━━ Stored data
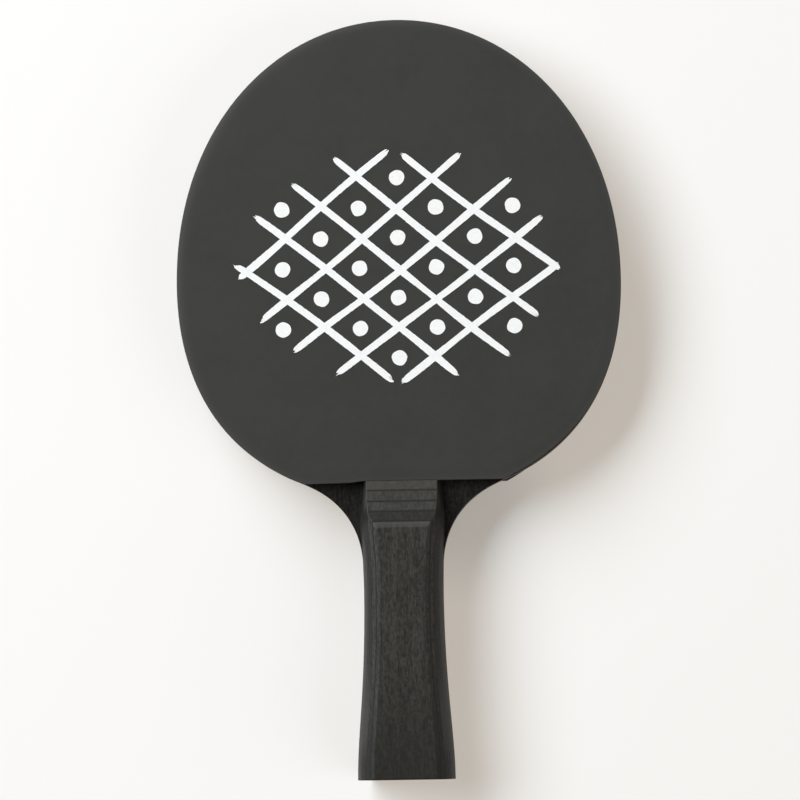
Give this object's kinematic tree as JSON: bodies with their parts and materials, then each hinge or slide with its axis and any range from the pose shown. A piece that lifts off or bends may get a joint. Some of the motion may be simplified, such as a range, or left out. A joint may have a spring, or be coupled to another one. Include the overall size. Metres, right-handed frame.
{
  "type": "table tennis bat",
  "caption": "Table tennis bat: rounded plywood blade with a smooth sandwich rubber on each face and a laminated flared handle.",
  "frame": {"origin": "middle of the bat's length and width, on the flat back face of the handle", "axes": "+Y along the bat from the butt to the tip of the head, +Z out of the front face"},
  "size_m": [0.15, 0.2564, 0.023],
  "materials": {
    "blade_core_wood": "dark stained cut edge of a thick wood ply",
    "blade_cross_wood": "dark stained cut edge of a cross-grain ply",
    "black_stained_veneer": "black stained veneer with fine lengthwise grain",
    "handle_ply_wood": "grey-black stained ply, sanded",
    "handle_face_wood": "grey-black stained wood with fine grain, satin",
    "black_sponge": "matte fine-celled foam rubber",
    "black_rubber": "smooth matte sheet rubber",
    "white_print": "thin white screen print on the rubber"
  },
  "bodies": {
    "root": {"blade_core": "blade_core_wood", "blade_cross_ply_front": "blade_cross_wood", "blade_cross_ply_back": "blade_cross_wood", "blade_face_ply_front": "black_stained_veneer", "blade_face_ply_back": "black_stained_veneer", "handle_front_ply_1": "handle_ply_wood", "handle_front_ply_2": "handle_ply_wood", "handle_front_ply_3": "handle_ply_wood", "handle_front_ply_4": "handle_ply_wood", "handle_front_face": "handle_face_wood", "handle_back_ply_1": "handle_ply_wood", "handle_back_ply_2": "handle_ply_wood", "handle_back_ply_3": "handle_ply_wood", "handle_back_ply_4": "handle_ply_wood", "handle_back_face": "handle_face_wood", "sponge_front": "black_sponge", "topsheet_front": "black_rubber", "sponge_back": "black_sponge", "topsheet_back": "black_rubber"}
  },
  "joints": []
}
━━━━
Gather, from the listing above, every line carrying the word "each".

Written response:
Give this object's kinematic tree as JSON: bodies with their parts and materials, then each hinge or slide with its axis and any range from the pose shown. A piece that lifts off or bends may get a joint. Some of the motion may be simplified, such as a range, or left out. A joint may have a spring, or be coupled to another one. Include the overall size. Metres, right-handed frame.
  "caption": "Table tennis bat: rounded plywood blade with a smooth sandwich rubber on each face and a laminated flared handle.",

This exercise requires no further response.